Upon the authority of the foregoing Kolb decision, if the present petition sought the removal of a personal representative instead of the latter’s attorney, we would feel constrained to hold that the county judge’s court would have a “wide discretion” in such removal proceedings and is not obliged to order removal “unless there is some tangible and substantial reason to believe that damage will otherwise accrue to the estate.”

Re-examining the petition before us in the light of the foregoing decision in the Kolb case, we find that the petitioner alleges that the attorney in question has a conflict of interest in that he represents Anders’ widow as well as the executor of the estate but does not, we think, allege with particularity any tangible and substantial reason to believe that damage will accrue to that estate. Therefore, under the rationale of the Kolb case, the County Judge would have a “wide discretion” in ruling upon the petition, even if this were a petition to remove an executor.

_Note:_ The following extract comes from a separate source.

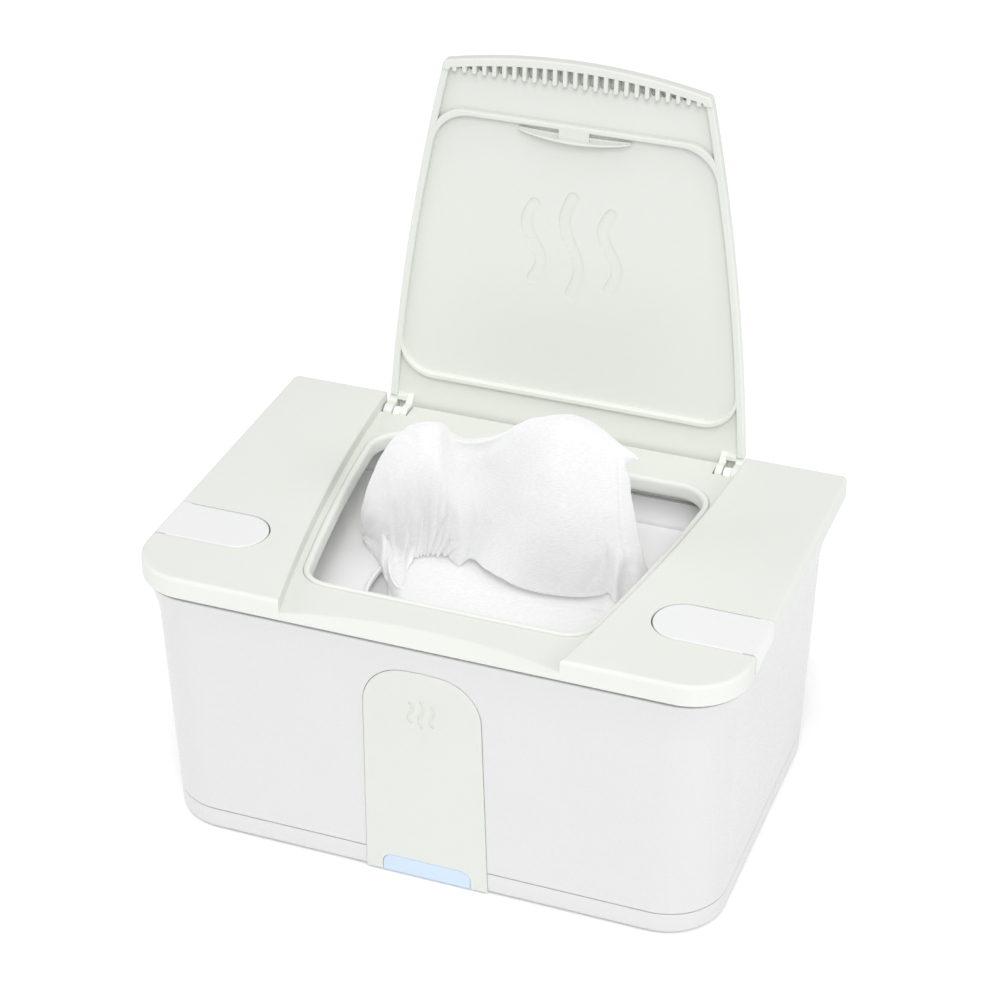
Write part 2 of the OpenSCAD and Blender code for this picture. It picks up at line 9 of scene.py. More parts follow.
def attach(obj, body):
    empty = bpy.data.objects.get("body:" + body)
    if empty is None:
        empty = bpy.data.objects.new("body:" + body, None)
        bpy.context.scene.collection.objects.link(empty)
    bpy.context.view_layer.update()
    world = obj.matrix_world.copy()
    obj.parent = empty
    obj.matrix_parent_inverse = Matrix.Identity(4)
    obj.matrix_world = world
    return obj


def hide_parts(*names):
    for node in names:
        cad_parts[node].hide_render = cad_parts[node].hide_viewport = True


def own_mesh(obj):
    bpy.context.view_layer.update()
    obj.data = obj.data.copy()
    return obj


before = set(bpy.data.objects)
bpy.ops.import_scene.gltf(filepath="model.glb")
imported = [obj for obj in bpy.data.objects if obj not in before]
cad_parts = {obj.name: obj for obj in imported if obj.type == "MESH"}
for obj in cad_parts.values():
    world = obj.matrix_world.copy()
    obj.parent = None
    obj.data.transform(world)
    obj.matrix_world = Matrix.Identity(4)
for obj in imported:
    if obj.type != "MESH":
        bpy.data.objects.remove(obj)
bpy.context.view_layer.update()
scene = bpy.context.scene
MM = 0.001

# ------------------------------------------------------------------ camera
# Lengths below are in millimetres unless they are handed to Blender.
az, el, dist = math.radians(20.46), math.radians(31.5), 1.1157
target = Vector((0, 0.005773, 0.134386))
back = Vector((math.sin(az) * math.cos(el), -math.cos(az) * math.cos(el), math.sin(el)))
cam_data = bpy.data.cameras.new("camera")
cam_data.lens = 97.75
cam_data.sensor_width = 36
cam_data.clip_start, cam_data.clip_end = 0.01, 50
cam = bpy.data.objects.new("camera", cam_data)
scene.collection.objects.link(cam)
cam.location = target + back * dist
cam.rotation_euler = (-back).to_track_quat("-Z", "Y").to_euler()
scene.camera = cam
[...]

We hold, therefore, that the County Judge had at least a wide discretion in determining the validity of the petition before us, if there were a statutory authorization for such petition. There is, however, no such authorization for the petition before us.

In a case of first impression such as this it is important to carefully delineate the boundaries of our holding here. We are not saying that there are no imaginable circumstances under which a county judge’s court could not, under its broad powers to protect an estate being administered by it, entertain and grant a petition filed by an interested party, even a contingent beneficiary, to remove an attorney for the executor or require the executor to discharge him. In our opinion, such circumstances are not present here.

For the foregoing reasons, we hold that the appellant has failed to carry his burden of demonstrating that the county judge’s court in the order appealed from ha's abused its broad judicial discretion in entering the said order, and that, therefore, that order must be and it is

Affirmed.

WIGGINTON, C. J., and CARROLL, DONALD and JOHNSON, JJ., concur.